Dopo la Svezia nelle ultime elezioni politiche passa a destra anche l’Italia, fra i preoccupati commenti della stampa internazionale: un rigurgito di fascismo tardivo che tocca anche la Penisola? Vale la pena di analizzare
Gli opinionisti (come Antonio Noto di Opinio Rai) ci spiegano la composizione di quel 26% di italiani votanti – uno su quattro… – che ha scelto di votare per un partito nel cui simbolo figura la fiamma che idealmente brucia eterna sul sacello del Duce del fascismo, Benito Mussolini, retaggio di un passato che si riteneva ormai superato nell’Italia democratica ed europea. Gli opinionisti ci spiegano che il partito Fratelli d’Italia (FdI) di Giorgia Meloni nonostante queste indubbie connotazioni è da tempo diventato invece un partito trasversale e non ha più un elettorato di sola destra. Solo il 7% sul 26% totale, cioè meno del 30% dei votanti FdI, si dichiarerebbero di destra mentre il restante 73 % , il 19%, esprimerebbe un voto non ideologizzato, cioè non di destra né di sinistra. In questo FdI si configurerebbe appunto come un partito trasversale non più configurabile come un partito di destra. Ammettendo la fondatezza di questa analisi, allora il voto italiano al partito di Meloni va letto congiuntamente con un altro fenomeno evidente delle ultime elezioni politiche italiane: la astensione dal voto. Un’ astensione che raggiungendo il 36 % degli aventi diritto costituisce il peggior risultato del dopoguerra in un Paese che in ragione peraltro anche dell’obbligarietà per lungo tempo imposta del voto si era abituata dal 1945 ad alte percentuali di votanti. Quindi, oltre al premio alla destra anche l’esplosione in Italia dell’ astensione alle elezioni politiche deve far parte dell’esame. Questo dato aiuta molto a decifrare l’esatta realtà: il voto italiano a Giorgia Meloni e al suo partito FdI è stato innanzitutto un voto di protesta.

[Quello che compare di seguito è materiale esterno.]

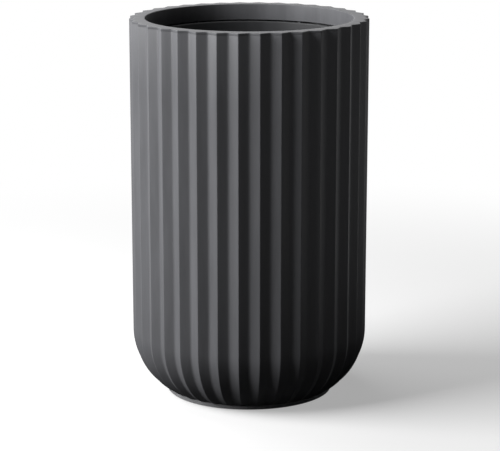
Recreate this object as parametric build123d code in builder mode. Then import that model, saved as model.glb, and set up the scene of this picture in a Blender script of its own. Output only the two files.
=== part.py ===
from build123d import *
import os
from math import asin, atan, cos, degrees, hypot, radians, sin, tan

# A round column planter, in millimetres, +Z up.
# The origin is on the floor, on the planter's axis. One flute valley faces -Y, the front.
# The shell is fluted all round. A flat rim closes its top, a plinth ring carries its base,
# and a smooth insert hangs in the mouth on ribs inside the shell.

# Overall size
overall_diameter = 381.0
overall_height = 609.6

# Fluted wall
flute_count = 36
flute_tilt = 22.8
valley_round = 6.5
wall_draft = 0.11
wall_thickness = 5.0

# Curved base of the shell
base_round_start = 104.0
base_round_radius = 112.0
base_steps = 6
inner_round_radius = 105.0
inner_base_steps = 4
floor_thickness = 6.0

# Rim
rim_thickness = 4.0
rim_width = 25.0
collar_depth = 26.0
collar_wall = 4.0
rim_web_count = 6
rim_web_thickness = 2.4
rim_web_depth = 12.0

# Support ribs inside the shell
rib_count = 6
rib_thickness = 4.0
rib_notch_height = 4.0

# Insert
insert_depth = 290.0
insert_wall = 2.5
insert_lip = 4.5
insert_lip_thickness = 3.5
insert_band_height = 48.0
insert_step = 5.0
insert_step_height = 6.0
insert_hole_radius = 2.5
insert_hole_count = 6
insert_hole_circle = 95.0

# Plinth ring
foot_height = 7.5
foot_radius = 134.0
foot_width = 30.0
foot_lip_height = 2.0
foot_lip_width = 5.0

# Pads under the plinth ring
pad_count = 4
pad_width = 16.0
pad_thickness = 1.5

# Screws that hold the plinth ring
screw_count = 4
screw_radius = 2.0
screw_length = 20.0
screw_head_radius = 4.0
screw_head_sides = 6
screw_head_height = 2.6
screw_recess_depth = 3.0
boss_wall = 4.0
boss_cover = 3.0

# Drain hole and its plug
drain_radius = 9.0
plug_flange_radius = 15.0
plug_flange_thickness = 3.0
plug_tab_width = 14.0
plug_tab_thickness = 4.0
plug_tab_height = 14.0

# Clearances
seat_gap = 0.3
lift_clearance = 2.2
lip_gap = 1.6
notch_clearance = 0.7
rib_clearance = 1.0
screw_clearance = 0.4
driver_clearance = 2.0
thread_clearance = 0.05

# The flute's corners. A rounded valley is set out by its two tangent points and its lowest point,
# which lie within a twentieth of a millimetre of the true arc.
half_pitch = radians(180 / flute_count)
tilt = radians(flute_tilt)
crest_radius = overall_diameter / 2
sharp_valley_radius = crest_radius * (cos(half_pitch) - sin(half_pitch) * tan(tilt))
valley_centre_radius = sharp_valley_radius + valley_round / cos(tilt)

# Shell
shell_top = overall_height - rim_thickness
draft_inset = (overall_height - base_round_start) * tan(radians(wall_draft))
wall_foot_radius = crest_radius - draft_inset
base_round_centre = wall_foot_radius - base_round_radius
base_round_angle = asin((base_round_start - foot_height) / base_round_radius)
floor_top = foot_height + floor_thickness
inner_crest_radius = wall_foot_radius - wall_thickness
inner_valley_radius = inner_crest_radius * sharp_valley_radius / crest_radius
inner_round_centre = inner_crest_radius - inner_round_radius
inner_round_angle = asin((base_round_start - floor_top) / inner_round_radius)

# Rim
mouth_radius = crest_radius - rim_width
collar_bottom = overall_height - collar_depth
collar_outer_radius = mouth_radius + collar_wall
rim_web_radius = inner_valley_radius - seat_gap

# Insert and the ribs that carry its lip
lip_radius = mouth_radius - lift_clearance
lip_top = collar_bottom - lip_gap
lip_bottom = lip_top - insert_lip_thickness
insert_top_radius = lip_radius - insert_lip
insert_bottom = lip_top - insert_depth
insert_band_bottom = lip_top - insert_band_height
insert_step_bottom = insert_band_bottom - insert_step_height
insert_lower_radius = insert_top_radius - insert_step
rib_top = lip_bottom - seat_gap
rib_inner_radius = insert_top_radius + rib_clearance
rib_notch_radius = lip_radius + notch_clearance
rib_shoulder_top = min(rib_top + rib_notch_height, collar_bottom - seat_gap)

# Plinth ring, pads and screws
foot_inner_radius = foot_radius - foot_width
foot_lip_radius = foot_inner_radius + foot_lip_width
foot_recess_radius = foot_lip_radius + seat_gap
underside = foot_height + foot_lip_height + seat_gap
fixing_circle = (foot_lip_radius + foot_radius) / 2
screw_seat = pad_thickness + screw_recess_depth
boss_radius = screw_radius + boss_wall
boss_hole_top = screw_seat + screw_length + boss_cover / 2
boss_top = boss_hole_top + boss_cover

# Plug
plug_stem_radius = drain_radius - seat_gap
plug_seat = floor_top + seat_gap
plug_flange_top = plug_seat + plug_flange_thickness


def polar_point(radius, angle):
    """A point of a sketch, by its radius and its angle in degrees from +X."""
    return (radius * cos(radians(angle)), radius * sin(radians(angle)))


def crest_radius_at(height):
    """Crest radius of the straight wall, which draws in a little towards the base."""
    return crest_radius - (overall_height - height) * tan(radians(wall_draft))


# Outlines at the rim, the first valley at -Y: the outer one with rounded valleys, the inner one sharp
outer_corners = []
inner_corners = []
for flute in range(flute_count):
    valley_angle = flute * 360 / flute_count - 90
    crest = polar_point(crest_radius, valley_angle + 180 / flute_count)
    inner_corners += [polar_point(sharp_valley_radius, valley_angle), crest]
    for turn in (-tilt, 0, tilt):
        inward = valley_centre_radius - valley_round * cos(turn)
        sideways = valley_round * sin(turn)
        corner_angle = valley_angle + degrees(atan(sideways / inward))
        outer_corners.append(polar_point(hypot(inward, sideways), corner_angle))
    outer_corners.append(crest)

with BuildSketch() as outer_outline:
    with BuildLine():
        Polyline(*outer_corners, close=True)
    make_face()

with BuildSketch() as inner_outline:
    with BuildLine():
        Polyline(*inner_corners, close=True)
    make_face()


def section(outline, height, section_crest_radius):
    """An outline at another height, scaled so that its crests lie on the given radius."""
    with BuildSketch(Plane.XY.offset(height)) as scaled_outline:
        add(outline.sketch)
        scale(by=section_crest_radius / crest_radius)
    return scaled_outline.sketch


def base_sections(outline, centre_radius, round_radius, round_angle, steps):
    """Outlines round a curved base, from its lower edge up to the foot of the straight wall."""
    angles = [round_angle * (1 - step / steps) for step in range(steps + 1)]
    return [section(outline, base_round_start - round_radius * sin(angle),
                    centre_radius + round_radius * cos(angle)) for angle in angles]


# One support rib, from the floor up, with a notch at its top where the insert's lip sits
with BuildPart() as rib:
    with BuildSketch(Plane.XZ):
        with BuildLine():
            Polyline((rib_inner_radius, foot_height), (rib_inner_radius, rib_top),
                     (rib_notch_radius, rib_top), (rib_notch_radius, rib_shoulder_top),
                     (crest_radius, rib_shoulder_top), (crest_radius, foot_height), close=True)
        make_face()
    extrude(amount=rib_thickness / 2, both=True)

# The space inside the shell, fluted like the outside so that the wall is even.
# The ribs and the screw bosses are left standing in it.
with BuildPart() as shell_space:
    loft([section(inner_outline, base_round_start, inner_crest_radius),
          section(inner_outline, shell_top, inner_crest_radius)], ruled=True)
    loft(base_sections(inner_outline, inner_round_centre, inner_round_radius,
                       inner_round_angle, inner_base_steps), ruled=True)
    with PolarLocations(0, rib_count):
        add(rib.part, mode=Mode.SUBTRACT)
    with BuildSketch(Plane.XY.offset(floor_top)):
        with PolarLocations(fixing_circle, screw_count):
            Circle(boss_radius)
    extrude(amount=boss_top - floor_top, mode=Mode.SUBTRACT)

# Shell: the straight fluted wall, then the same flutes drawn in round the curved base
with BuildPart() as fluted_body:
    loft([section(outer_outline, base_round_start, wall_foot_radius),
          section(outer_outline, shell_top, crest_radius_at(shell_top))], ruled=True)
    loft(base_sections(outer_outline, base_round_centre, base_round_radius,
                       base_round_angle, base_steps), ruled=True)
    add(shell_space.part, mode=Mode.SUBTRACT)
    with BuildSketch(Plane.XY.offset(foot_height)):
        Circle(foot_recess_radius)
    extrude(amount=underside - foot_height, mode=Mode.SUBTRACT)
    with BuildSketch(Plane.XY.offset(underside)):
        Circle(drain_radius)
    extrude(amount=floor_top - underside, mode=Mode.SUBTRACT)
    with BuildSketch(Plane.XY.offset(foot_height)):
        with PolarLocations(fixing_circle, screw_count):
            Circle(screw_radius + thread_clearance)
    extrude(amount=boss_hole_top - foot_height, mode=Mode.SUBTRACT)

# Rim: a flat plate cut to the flutes, and a collar into the mouth.
# Webs from the collar reach out to the flute valleys inside the shell and hold the rim central.
with BuildPart() as rim_ring:
    loft([section(outer_outline, shell_top, crest_radius_at(shell_top)),
          section(outer_outline, overall_height, crest_radius)], ruled=True)
    with BuildSketch(Plane.XY.offset(shell_top)):
        with PolarLocations(0, rim_web_count):
            Rectangle(rim_web_radius, rim_web_thickness, align=(Align.MIN, Align.CENTER))
    extrude(amount=-rim_web_depth)
    with BuildSketch(Plane.XY.offset(collar_bottom)):
        Circle(collar_outer_radius)
    extrude(amount=shell_top - collar_bottom)
    with BuildSketch(Plane.XY.offset(collar_bottom)):
        Circle(mouth_radius)
    extrude(amount=collar_depth, mode=Mode.SUBTRACT)

# Insert: a smooth pot that hangs by its lip, with a stacking step below its top band
with BuildPart() as insert_pot:
    with BuildSketch(Plane.XZ):
        with BuildLine():
            Polyline((0, insert_bottom), (insert_lower_radius, insert_bottom),
                     (insert_lower_radius, insert_step_bottom), (insert_top_radius, insert_band_bottom),
                     (insert_top_radius, lip_bottom), (lip_radius, lip_bottom), (lip_radius, lip_top),
                     (insert_top_radius - insert_wall, lip_top),
                     (insert_top_radius - insert_wall, insert_band_bottom),
                     (insert_lower_radius - insert_wall, insert_step_bottom),
                     (insert_lower_radius - insert_wall, insert_bottom + insert_wall),
                     (0, insert_bottom + insert_wall), close=True)
        make_face()
    revolve(axis=Axis.Z)
    with BuildSketch(Plane.XY.offset(insert_bottom)):
        with PolarLocations(insert_hole_circle, insert_hole_count):
            Circle(insert_hole_radius)
    extrude(amount=insert_wall, mode=Mode.SUBTRACT)

# Plinth ring: a smooth low ring with a lip that locates it in the shell's underside
with BuildPart() as foot_ring:
    with BuildSketch(Plane.XZ):
        with BuildLine():
            Polyline((foot_inner_radius, pad_thickness), (foot_radius, pad_thickness),
                     (foot_radius, foot_height), (foot_lip_radius, foot_height),
                     (foot_lip_radius, foot_height + foot_lip_height),
                     (foot_inner_radius, foot_height + foot_lip_height), close=True)
        make_face()
    revolve(axis=Axis.Z)
    with BuildSketch(Plane.XY.offset(pad_thickness)):
        with PolarLocations(fixing_circle, screw_count):
            Circle(screw_head_radius + driver_clearance)
    extrude(amount=screw_recess_depth, mode=Mode.SUBTRACT)
    with BuildSketch(Plane.XY.offset(screw_seat)):
        with PolarLocations(fixing_circle, screw_count):
            Circle(screw_radius + screw_clearance)
    extrude(amount=foot_height - screw_seat, mode=Mode.SUBTRACT)

# Screws, put in from below: a hexagon head and a plain shank
with BuildPart() as foot_screws:
    with BuildSketch(Plane.XY.offset(screw_seat - screw_head_height)):
        with PolarLocations(fixing_circle, screw_count):
            RegularPolygon(screw_head_radius, screw_head_sides)
    extrude(amount=screw_head_height)
    with BuildSketch(Plane.XY.offset(screw_seat)):
        with PolarLocations(fixing_circle, screw_count):
            Circle(screw_radius)
    extrude(amount=screw_length)

# Pads: square rubber pads stuck under the plinth ring, midway between the screws
with BuildPart() as foot_pads:
    with BuildSketch():
        with PolarLocations(fixing_circle, pad_count, start_angle=180 / pad_count):
            Rectangle(pad_width, pad_width)
    extrude(amount=pad_thickness)

# Plug: a rubber stopper that is pulled up out of the drain hole by its tab
with BuildPart() as drain_plug:
    with BuildSketch(Plane.XY.offset(underside)):
        Circle(plug_stem_radius)
    extrude(amount=plug_seat - underside)
    with BuildSketch(Plane.XY.offset(plug_seat)):
        Circle(plug_flange_radius)
    extrude(amount=plug_flange_thickness)
    with BuildSketch(Plane.XY.offset(plug_flange_top)):
        Rectangle(plug_tab_width, plug_tab_thickness)
    extrude(amount=plug_tab_height)

pieces = {
    "fluted_body": fluted_body,
    "rim_ring": rim_ring,
    "insert_pot": insert_pot,
    "foot_ring": foot_ring,
    "foot_screws": foot_screws,
    "foot_pads": foot_pads,
    "drain_plug": drain_plug,
}

os.makedirs("parts", exist_ok=True)
for piece_name, piece in pieces.items():
    piece.part.label = piece_name
    export_step(piece.part, f"parts/{piece_name}.step")
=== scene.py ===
from math import asin, atan2, copysign, cos, hypot, pi, radians, sin, tan

import bmesh
import bpy
from mathutils import Matrix, Vector


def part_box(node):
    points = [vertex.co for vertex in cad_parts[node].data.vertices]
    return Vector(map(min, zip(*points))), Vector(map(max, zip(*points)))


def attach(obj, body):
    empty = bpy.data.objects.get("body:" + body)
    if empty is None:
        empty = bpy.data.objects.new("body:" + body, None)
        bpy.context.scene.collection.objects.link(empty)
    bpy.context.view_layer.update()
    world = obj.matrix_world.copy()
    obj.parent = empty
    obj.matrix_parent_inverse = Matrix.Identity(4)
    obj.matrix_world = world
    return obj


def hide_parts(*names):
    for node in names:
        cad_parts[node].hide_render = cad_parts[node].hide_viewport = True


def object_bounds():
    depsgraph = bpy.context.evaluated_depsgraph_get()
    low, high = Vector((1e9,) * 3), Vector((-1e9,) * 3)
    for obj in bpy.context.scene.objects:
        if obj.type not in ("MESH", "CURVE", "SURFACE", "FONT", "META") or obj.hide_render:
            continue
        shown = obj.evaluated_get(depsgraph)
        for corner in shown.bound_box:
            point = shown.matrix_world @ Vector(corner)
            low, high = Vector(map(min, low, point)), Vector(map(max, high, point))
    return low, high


bl_info = {
    "name": "Fluted Column Planter",
    "version": (1, 0, 0),
    "blender": (4, 5, 0),
    "location": "View3D > Sidebar > Planter",
    "description": "Builds the looks of a fluted column planter around its packed frame",
    "category": "Object",
}

# Lengths are in metres, +Z up. The origin is on the floor on the planter's axis, and a flute valley faces -Y.
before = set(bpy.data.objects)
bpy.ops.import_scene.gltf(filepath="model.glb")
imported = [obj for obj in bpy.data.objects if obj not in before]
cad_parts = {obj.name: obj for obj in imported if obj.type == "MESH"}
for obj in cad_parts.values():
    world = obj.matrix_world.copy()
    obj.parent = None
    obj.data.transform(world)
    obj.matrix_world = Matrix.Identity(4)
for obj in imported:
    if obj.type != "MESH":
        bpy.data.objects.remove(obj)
CAD_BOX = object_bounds()

FULL_TURN = 2 * pi
FRONT = -pi / 2
SMOOTH_ANGLE = radians(32)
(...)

In un Paese che non cresce da decenni – se non la crescita post-pandemica di puro recupero parziale della situazione precedente – che ha un’alta disoccupazione ed un basso livello salariale, che ha rinunziato dal 2011, troppo spesso, ad un vero funzionamento parlamentare affidando a dei tecnici esterni la conduzione dell’azione politica (da Mario Monti a Mario Draghi); che costituisce ormai lo Stato membro della UE a maggior diseguaglianza distributiva interna come provato dagli impietosi parametri macroeconomici di Corrado Gini; una parte molto vasta di cittadini (la parte più umile e povera educativamente, la più disadatta a cavalcare la crescente globalizzazione tecnologica, ma anche degli educati che non vedono un futuro davanti a loro) non si sente da tempo più politicamente rappresentata. E rinunzia a votare per partiti che qualunque sia la loro etichetta di partenza esprimono una politica lontana dai loro diretti interessi. Nelle ultime fasi, un areopago di partiti stretti intorno al banchiere Mario Draghi chiamato per il suo prestigio internazionale a dirigere una coalizione che andava si può dire dalla destra regionalistica della LEGA alla destra economica di FI – ma di fatto anche del PD – sino al Movimento 5 Stelle, senza sviluppare una chiara politica che avesse anche una riconoscibile impronta di tipo sociale. A parte un partito, il Movimento 5 Stelle di Giuseppe Conte, che nella fase ancora parlamentare aveva espresso almeno un provvedimento a favore dei meno abbienti, il c.d. Reddito di cittadinanza in una edizione ancora concretamente migliorabile, e che aveva alla fine rinunziato a rimanere in coalizione, aprendo la crisi anche di coscienza di un premier ansioso di eclissarsi senza essere stato ancora sfiduciato dal Parlamento.
Un solo partito si era mantenuto fuori da quella che alcuni commentatori hanno chiamato la progressiva “degenerazione oligarchica” della politica italiana: il partito di Giorgia Meloni. E gli italiani lo hanno premiato ampiamente, come hanno premiato il Movimento 5 Stelle cui hanno riconosciuto le iniziative di natura sociale prese nel passato. Ma ancora più numerosi, nel sole o nella pioggia, se ne sono rimasti a casa. Votando con i piedi per il più grande partito italiano, il PIA, Partito Italiano degli Astenuti. Con il 36% dei voti.